* BRIEF
From the entries that follow, reproduce exactly and only the lines from the line with "Recreate this object" to the line with "const GAP = 0.3;", endpoints included.

——————

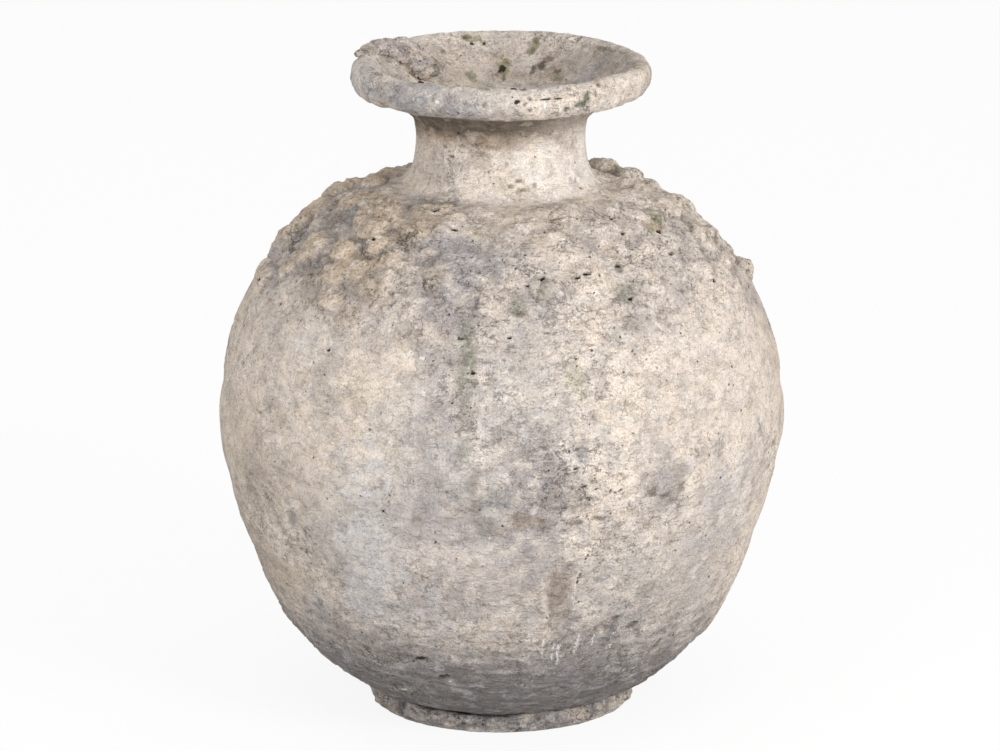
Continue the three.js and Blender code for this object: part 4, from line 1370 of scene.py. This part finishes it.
def seen_share(shader):
    """1 for rays that come from the camera, straight or by a gloss or through glass."""
    path = shader.add("LightPath")
    seen = shader.calc("MAXIMUM", path.outputs["Is Camera Ray"], path.outputs["Is Transmission Ray"])
    return shader.calc("MAXIMUM", seen, path.outputs["Is Glossy Ray"])


def build_world():
    """A white surrounding, dimmer in the light that it throws on the jar."""
    world = bpy.data.worlds.new("studio")
    bpy.context.scene.world = world
    shader = Shader(world)
    level = shader.slope(seen_share(shader), 0.0, 1.0, sky_strength, 1.0)
    background = shader.add("Background", {"Color": (1.0, 1.0, 1.0, 1), "Strength": level})
    shader.add("OutputWorld", {"Surface": background.outputs[0]})


def add_lamp(name, bearing, elevation, away, size, energy, colour):
    """A round soft lamp that points at the middle of the jar."""
    lamp = bpy.data.lights.new(name, "AREA")
    lamp.shape = "DISK"
    lamp.size = size
    lamp.energy = energy
    lamp.color = colour
    holder = bpy.data.objects.new(name, lamp)
    turn, tilt = math.radians(bearing), math.radians(elevation)
    direction = Vector((math.sin(turn) * math.cos(tilt), -math.cos(turn) * math.cos(tilt), math.sin(tilt)))
    holder.location = Vector((0, 0, 0.3)) + direction * away
    holder.rotation_euler = direction.to_track_quat("Z", "Y").to_euler()
    bpy.context.scene.collection.objects.link(holder)


def add_camera():
    camera = bpy.data.cameras.new("camera")
    camera.sensor_fit = "HORIZONTAL"
    camera.sensor_width = 36
    camera.lens = camera_lens
    camera.clip_end = 100
    holder = bpy.data.objects.new("camera", camera)
    holder.location = camera_place
    holder.rotation_euler = (math.radians(90 - camera_tilt), 0, 0)
    bpy.context.scene.collection.objects.link(holder)
    bpy.context.scene.camera = holder


build_foot_ring()
build_base_slab()
build_lower_wall()
build_middle_wall()
build_belly_band()
build_shoulder_wall()
build_upper_shoulder()
build_shoulder_crust()
build_neck_coil()
build_neck_collar()
build_mouth_rim()
build_rim_crust()
build_floor()
build_world()
add_lamp("key", bearing=46, elevation=17, away=2.8, size=1.1, energy=53, colour=(1.0, 0.99, 0.98))
add_lamp("fill", bearing=-35, elevation=12, away=3.2, size=2.0, energy=36, colour=(1.0, 1.0, 1.0))
add_camera()
bpy.context.scene.view_settings.view_transform = "Standard"
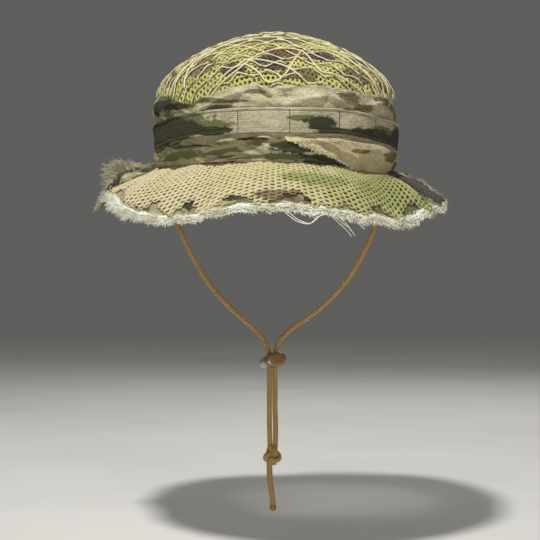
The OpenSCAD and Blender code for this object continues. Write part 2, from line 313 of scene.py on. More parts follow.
def brim(t, s, d=0.0):
    """A point of the brim at angle t and share s of its width, lowered by d: the CAD's, with its folds."""
    nx, ny = np.sin(t) / SEAM_W, -np.cos(t) / SEAM_D
    size = np.hypot(nx, ny)
    reach = round_curve(RIM_REACH, t)
    lift = s * s * (brim_wave(t, s * BRIM_W) + 0.6 * brim_ripple(t, s * BRIM_W))
    for middle, half, height, more, at_edge in FOLDS:
        fold = bump(np.degrees(t), middle, half)
        lift = lift + height * fold * (np.clip(s, 0, 2) ** 1.3 if at_edge else 4 * s * np.clip(1 - s, 0, 1))
        reach = reach + more * fold
    lift = lift + round_curve(SEAM_SAG, t) * np.clip(1 - s, 0, 1) ** 2
    lift = lift + 0.9 * edge_wave(t, s * BRIM_W) * smoothstep(0.6, 1.0, s)
    x = SEAM_W * np.sin(t) + nx / size * reach * s
    y = -SEAM_D * np.cos(t) + ny / size * reach * s
    z = -round_curve(RIM_DROP, t) * s * (0.75 + 0.25 * s) - d + lift
    return np.stack(np.broadcast_arrays(x, y, z), -1)


def paint(t, height, spots, seed, size_mm, free=(0.30, 0.22, 0.20)):
    """Print marks and painted shade: soft fields of olive, dark and brown that pass 0.5 inside their
    blotches.

    The front has its own spots, each (mark, degrees, height, half degrees, half height). The rest is
    seeded at random.
    """
    deg = np.degrees(t)
    border = np.abs(deg) + 9 * Field(30, 14, seed + 9)(t, height)
    front = 1 - smoothstep(94, 97, border)
    out = np.zeros(np.broadcast(t, height).shape + (4,))
    for k, share in enumerate(free):
        wild = 0.5 + 0.55 * Field(20, size_mm, seed + k)(t, height) - (0.5 - share) * 0.6
        out[..., k] = wild * (1 - front)
    for color, at, level, half, tall in spots:
        near = np.exp(-0.693 * (((deg - at) / half) ** 2 + ((height - level) / tall) ** 2))
        out[..., color] = np.maximum(out[..., color], near * front)
    out[..., 3] = 1
    return out


OLIVE_MARK, DARK_MARK, BROWN_MARK = 0, 1, 2


def angles(count):
    return np.linspace(-math.pi, math.pi, count, endpoint=False)


# ---------------------------------------------------------------- materials
def linear(r, g, b):
    return (
        tuple(((c / 255 + 0.055) / 1.055) ** 2.4 if c > 10 else c / 255 / 12.92 for c in (r, g, b)) + (1.0,)
    )


class Nodes:
    """A short way to add nodes: n("ShaderNodeTexNoise", Scale=3) sets inputs by name."""

    def __init__(self, name):
        self.material = bpy.data.materials.new(name)
        self.material.use_nodes = True
        self.tree = self.material.node_tree
        self.shader = self.tree.nodes["Principled BSDF"]

    def __call__(self, kind, settings=None, **inputs):
        node = self.tree.nodes.new(kind)
        for key, value in (settings or {}).items():
            setattr(node, key, value)
        for key, value in inputs.items():
            self.put(node.inputs[key.replace("_", " ")], value)
        return node

    def put(self, socket, value):
        if isinstance(value, bpy.types.NodeSocket):
            self.tree.links.new(value, socket)
        else:
            socket.default_value = value

    def ramp(self, factor, stops, mode="LINEAR"):
        node = self("ShaderNodeValToRGB", Fac=factor)
        node.color_ramp.interpolation = mode
        elements = node.color_ramp.elements
        while len(elements) < len(stops):
            elements.new(0.5)
        for element, (place, color) in zip(elements, stops):
            element.position = place
            element.color = color
        return node.outputs["Color"]

    def mix(self, factor, a, b, blend="MIX"):
        node = self("ShaderNodeMix", {"data_type": "RGBA", "blend_type": blend})
        self.put(node.inputs[0], factor)
        self.put(node.inputs[6], a)
        self.put(node.inputs[7], b)
        return node.outputs[2]

    def math(self, operation, a, b=0.0, clamp=False):
        node = self("ShaderNodeMath", {"operation": operation, "use_clamp": clamp})
        self.put(node.inputs[0], a)
        self.put(node.inputs[1], b)
        return node.outputs[0]

    def object_space(self, scale=(1, 1, 1), turn=(0, 0, 0)):
        place = self("ShaderNodeTexCoord").outputs["Object"]
        return self("ShaderNodeMapping", Vector=place, Scale=scale, Rotation=turn).outputs["Vector"]

    def noise(self, vector, scale, detail=3.0, rough=0.55, warp=0.0):
        return self(
            "ShaderNodeTexNoise", Vector=vector, Scale=scale, Detail=detail, Roughness=rough, Distortion=warp
        ).outputs["Fac"]

    def weave_height(self, pitch):
        """Over-and-under threads on the cloth's own map, which is in metres."""
        flat = self("ShaderNodeUVMap", {"uv_map": "cloth"}).outputs["UV"]
        turns = 0.5 / pitch
        wide = self(
            "ShaderNodeTexWave", {"bands_direction": "X"}, Vector=flat, Scale=turns / math.pi,
            Distortion=0.6
        )
        tall = self(
            "ShaderNodeTexWave", {"bands_direction": "Y"}, Vector=flat, Scale=turns / math.pi,
            Distortion=0.6
        )
        return self.math("ADD", wide.outputs["Fac"], tall.outputs["Fac"])

    def finish(self, color, rough, height=None, depth=0.0002, sheen=0.0):
        self.put(self.shader.inputs["Base Color"], color)
        self.put(self.shader.inputs["Roughness"], rough)
        self.shader.inputs["Specular IOR Level"].default_value = 0.25
        self.shader.inputs["Sheen Weight"].default_value = sheen
        if height is not None:
            relief = self("ShaderNodeBump", Height=height, Strength=0.8, Distance=depth)
            self.put(self.shader.inputs["Normal"], relief.outputs["Normal"])
        return self.material


TAN = linear(176, 166, 132)
PALE = linear(198, 190, 160)
OLIVE = linear(108, 107, 71)
DARK = linear(58, 58, 40)
BROWN = linear(116, 102, 72)
BLACK = (0, 0, 0, 1)
WHITE = (1, 1, 1, 1)
SHADE = (0.55, 0.55, 0.53, 1)
LIFT = (1.3, 1.3, 1.3, 1)
# The channels of the marks (print, and on the brim some painted shade) in the order they are laid, and the
# colour that each one takes
MARK_LAYERS = (("Red", 0), ("Blue", 2), ("Green", 1))


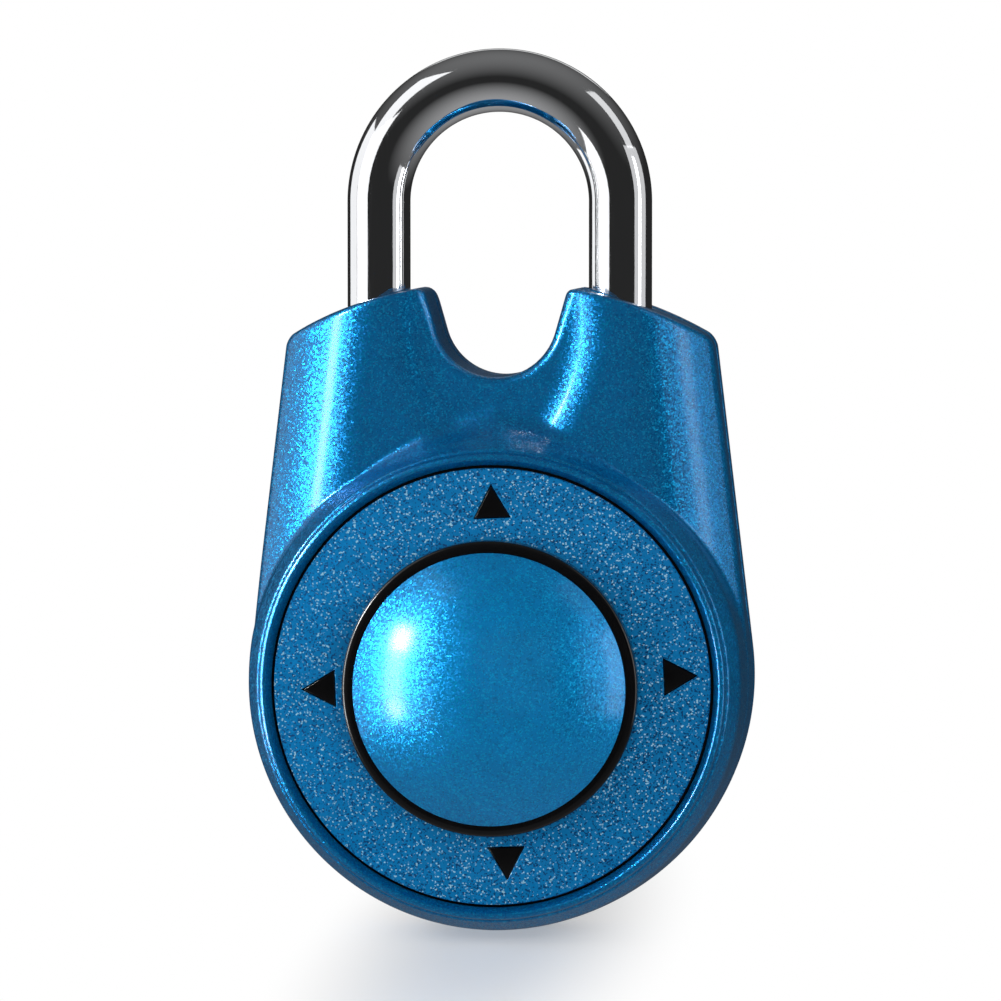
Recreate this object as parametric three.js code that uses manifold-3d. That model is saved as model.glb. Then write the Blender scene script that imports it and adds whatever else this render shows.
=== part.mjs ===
// Directional combination padlock: a flask-shaped die-cast case, a steel shackle, and a domed knob
// that slides up, down, left and right to turn four code wheels.
//
// Millimetres, +X right, +Z up, and the front faces -Y. The lock is modelled about the middle of its
// dial, in the plane of the shackle (y = 0), and the whole group is then lowered so that the origin is
// the highest point inside the shackle's bow, where the lock hangs from a hasp.
import * as THREE from "three";
import { mergeVertices } from "three/addons/utils/BufferGeometryUtils.js";
import Module from "manifold-3d";

const wasm = await Module();
wasm.setup();

// ---- driving dimensions ------------------------------------------------------------------------
const GAP = 0.3; // clearance between neighbouring pieces

// case
const DRUM_R = 27.3; // widest radius of the round dial housing
const SIDE_LEAN = 0.119; // how far each side leans in, per millimetre of height
const SHOULDER = { x: 19.8, z: 38.7 }; // where the top edge begins, past the rounded corner
const CORNER_Z = 35.6; // where each straight side ends
const BROW = { x: 9.7, z: 42.1 }; // top edge beside a shackle leg
const PEAK = { x: 8.7, z: 42.4 }; // the horn beside the notch
const NOTCH = { r: 6.6, z: 39.35, lean: 0.286 }; // U notch under the shackle
const FRONT_Y = -11; // crest of the bezel
const SHOULDER_Y = -7.2; // front of the shoulders
const FLANK = { inset: 8, depth: 5 }; // quarter ellipse from each shoulder round to its side
const VALLEY = { floor: -6, half: 7.4, top: 13, low: 20 }; // dished front between the shoulders
const CROWN_BEND = { x: 14.8, z: 41.1 }; // pulls the top edge's curve outward
const SEAM_Y = 4.6; // rear edge of the front shell
const BACK_Y = 9.5; // flat back
const BEZEL = { inner: 24.2, outer: 24.6 }; // the crest of the bezel
const LIP = { r: 23.6, front: -9.95, back: -9.7 }; // the bezel's inner edge, over the dial's rim
const COVE = [
  [26.3, -6.1],
  [25.9, -6.3],
  [25.5, -7.2],
  [25.25, -8.6],
  [25, -10.4],
]; // hollow moulding round the bezel, from its outer edge up to the crest
const TAPER_Y = 3; // the dial housing narrows from here forward to the cove
const CAVITY_R = 24.6; // inside of the dial housing
const SLIDE_ROOM_Y = -7.6; // front of the room for the slides
const WHEEL_ROOM_Y = -4.4; // front of the room for the code wheels
const SHELF_Z = 18; // the cavity's flat top, below the shackle's bores
const LEDGE_R = 21.3; // opening behind the dial
const CORING = { left: -7.5, right: 6.2, front: -4, low: 19.5, high: 30.5 };
const BACK_FLOOR_Y = 7.9; // inside of the rear wall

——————

* TASK ANSWER
Recreate this object as parametric three.js code that uses manifold-3d. That model is saved as model.glb. Then write the Blender scene script that imports it and adds whatever else this render shows.
=== part.mjs ===
// Directional combination padlock: a flask-shaped die-cast case, a steel shackle, and a domed knob
// that slides up, down, left and right to turn four code wheels.
//
// Millimetres, +X right, +Z up, and the front faces -Y. The lock is modelled about the middle of its
// dial, in the plane of the shackle (y = 0), and the whole group is then lowered so that the origin is
// the highest point inside the shackle's bow, where the lock hangs from a hasp.
import * as THREE from "three";
import { mergeVertices } from "three/addons/utils/BufferGeometryUtils.js";
import Module from "manifold-3d";

const wasm = await Module();
wasm.setup();

// ---- driving dimensions ------------------------------------------------------------------------
const GAP = 0.3; // clearance between neighbouring pieces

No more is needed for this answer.